2. The process of claim 1, wherein the treating comprises separating the substantially anhydrous methane stream in a hydrocarbon separator to form the stream comprising at least one C2+ hydrocarbon and the methane-containing gas comprising less than 1 vol.% C2+ hydrocarbon.
3. The process of claim 2, wherein the hydrocarbon separator comprises adsorption towers.
4. The process of claim 2, wherein the hydrocarbon separator comprises a cryogenic expansion turbine.
5. The process of claims 2 to 4, wherein the hydrocarbon separator comprises a deethanizer, a depropanizer, a debutanizer, and/or a deisobutanizer.
6. The process of any of the preceding claims, wherein methane-containing gas comprises less than 0.5 vol.% C2+ hydrocarbons, preferably less than 0.15 vol.% C2+ hydrocarbons, wherein the C2+ hydrocarbons are selected from the group consisting of ethane, propane, butane, pentane, isomers thereof, and combinations thereof.
7. The process of any of the preceding claims, wherein methane-containing gas comprises less than 0.1 vol.% C3+ hydrocarbons.
8. The process of any of the preceding claims, wherein the methane-containing gas comprises less than 0.01 vol.% hydrogen sulfide.
9. The process of any of the preceding claims, wherein the methane-containing gas comprises less than 300 mpm carbon dioxide.
10. The process of any of the preceding claims, wherein a molar ratio of ammonia-to-oxygen in the ternary mixture is from 1.2 to 1.6, and a molar ratio of methane-to-oxygen in the ternary gas mixture is from 1 to 1.25.

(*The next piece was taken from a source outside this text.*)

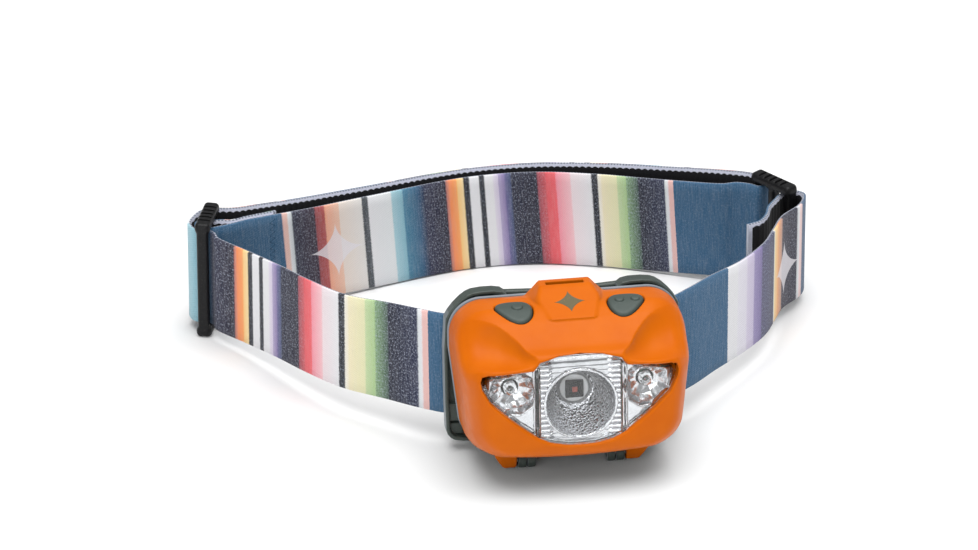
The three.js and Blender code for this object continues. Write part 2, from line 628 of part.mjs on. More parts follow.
add(head, "front_housing", frontHousing(), ORANGE);
add(head, "lens", lens(), CLEAR);
const mainDepth = -REFLECTOR_RIM_Y + BOARD_Y - 1.3;
add(head, "main_reflector",
  reflectorCup(0, BEAM_Z, REFLECTOR_RIM_Y, mainDepth, REFLECTOR_RADIUS, 2.9, 24), MIRROR);
add(head, "main_led", mainLed(), BLACK_PLASTIC);
add(head, "main_led_die", ledDie(), EMITTER);
for (const [name, side] of [["left", -1], ["right", 1]]) {
  const x = side * SIDE_LIGHT_X;
  add(head, `side_reflector_${name}`, reflectorCup(x, SIDE_LIGHT_Z, -20.6, 3.4, 3.9, 2.2, 16), MIRROR);
  add(head, side < 0 ? "white_led" : "red_led", sideLed(x), CLEAR);
  add(head, `board_screw_${name}`, boardScrew(side), STEEL);
  add(head, `push_switch_${name}`, pushSwitch(side), BLACK_PLASTIC);
  add(head, `switch_plunger_${name}`, switchPlunger(side), BLACK_PLASTIC);
  add(head, `button_${name}`, button(side), BUTTON_RUBBER);
  const alone = side > 0 ? -1 : 1;
  const pair = side > 0 ? [0, 1] : [-1, 0];
  add(head, `terminal_plate_${name}`, contactPlate(side, alone, alone), STEEL);
  add(head, `bridge_plate_${name}`, contactPlate(side, ...pair), STEEL);
  add(head, `hinge_pin_${name}`, hingePin(side), STEEL);
}
add(head, "circuit_board", circuitBoard(), BOARD_GREEN);
add(head, "battery_tray", batteryTray(), BLACK_PLASTIC);
for (const [name, row] of [["lower", -1], ["middle", 0], ["upper", 1]]) {
  add(head, `battery_${name}`, cell(row), CELL_WRAP);
  add(head, `contact_spring_${name}`, contactSpring(row), STEEL);
}
add(head, "gasket", gasket(), RING_GREY);
add(head, "rear_cover", rearCover(), DARK_PLASTIC);
add(head, "bracket", bracket(), DARK_PLASTIC);

const headlamp = new THREE.Group();
headlamp.position.set(-PLAN_CENTRE.x, -PLAN_CENTRE.y, 0);
headlamp.add(head);
add(headlamp, "strap", strap(), WEBBING);
add(headlamp, "slider_left", slider(LEFT_SLIDER), BLACK_PLASTIC);
add(headlamp, "slider_right", slider(RIGHT_SLIDER), BLACK_PLASTIC);

export default headlamp;
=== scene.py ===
"""Headlamp on a striped elastic headband: the looks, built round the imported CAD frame."""

import json
import math

import bpy
import numpy as np
from mathutils import Matrix, Vector


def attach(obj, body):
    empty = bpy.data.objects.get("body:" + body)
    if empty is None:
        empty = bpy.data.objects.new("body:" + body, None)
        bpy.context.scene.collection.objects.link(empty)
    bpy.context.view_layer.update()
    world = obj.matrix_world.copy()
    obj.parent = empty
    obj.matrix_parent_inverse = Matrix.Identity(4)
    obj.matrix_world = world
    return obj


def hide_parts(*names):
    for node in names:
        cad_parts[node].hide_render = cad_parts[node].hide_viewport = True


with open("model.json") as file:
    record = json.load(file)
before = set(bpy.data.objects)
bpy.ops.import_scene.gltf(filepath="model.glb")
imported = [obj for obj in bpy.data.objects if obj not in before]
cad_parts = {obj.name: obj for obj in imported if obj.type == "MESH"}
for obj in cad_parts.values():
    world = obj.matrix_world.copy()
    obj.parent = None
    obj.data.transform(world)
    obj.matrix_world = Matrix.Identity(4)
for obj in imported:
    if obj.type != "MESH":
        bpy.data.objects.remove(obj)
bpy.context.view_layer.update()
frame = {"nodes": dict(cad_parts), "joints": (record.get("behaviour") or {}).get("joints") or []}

MM = 0.001
BAND_BODY, COVER_BODY, LAMP_BODY = "headband_and_bracket", "cover", "lamp"
KEY_BODIES = {-1: "left_key", 1: "right_key"}
SIDE_NAMES = {-1: "left", 1: "right"}

# ------------------------------------------------------------------ the head's own frame
# x across, y back from the joint of the front housing, z up, in millimetres. The head is pitched
# up onto its hinge feet, so its frame is worked out from the CAD joints.

joints = {joint["name"]: joint for joint in frame["joints"]}
key_axis = Vector(joints["left_button_press"]["axis"])
HEAD_PITCH = math.atan2(-key_axis.y, -key_axis.z)
HINGE_Y, HINGE_Z = -8.0, -20.4
head_turn = Matrix.Rotation(-HEAD_PITCH, 4, "X")
hinge_place = Vector(joints["lamp_tilt"]["pos_m"]) / MM
head_place = hinge_place - head_turn @ Vector((0, HINGE_Y, HINGE_Z))
HEAD = Matrix.Scale(MM, 4) @ Matrix.Translation(head_place) @ head_turn
LAMP_X = head_place.x

HEAD_DEPTH = 25.5
JOINT_Y = -0.3
WALL = 1.3
LENS_GAP = 0.08
BEAM_Z = -0.6
REFLECTOR_RADIUS = 8.1
REFLECTOR_RIM = 23.6
SIDE_LIGHT_X, SIDE_LIGHT_Z = 15.7, 2.7
BUTTON_X, BUTTON_Y = 13.1, -10.4
BLOCK_HALF = 10.7
PIN_HOLE = 0.9

STRAP_WIDTH = 25.0
STRAP_HALF_THICKNESS = 0.45


# ------------------------------------------------------------------ distance fields
# A field is negative inside a shape. Fields take x, y and z arrays that broadcast together.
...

11. The process of any of the preceding claims, wherein the amine is selected from the group consisting of diethylamine, methyldiethanolamine, methylmonoethanolamine, and mixtures thereof.
12. The process of any of the preceding claims, wherein the methane-containing gas is substantially anhydrous.
13. The process of any of the preceding claims, wherein the oxygen-containing gas is substantially anhydrous.
14. The process of any of the preceding claims, wherein the oxygen-containing gas comprises greater than 80 vol.% oxygen.
15. The process of any of the preceding claims, wherein the oxygen-containing gas is pure oxygen.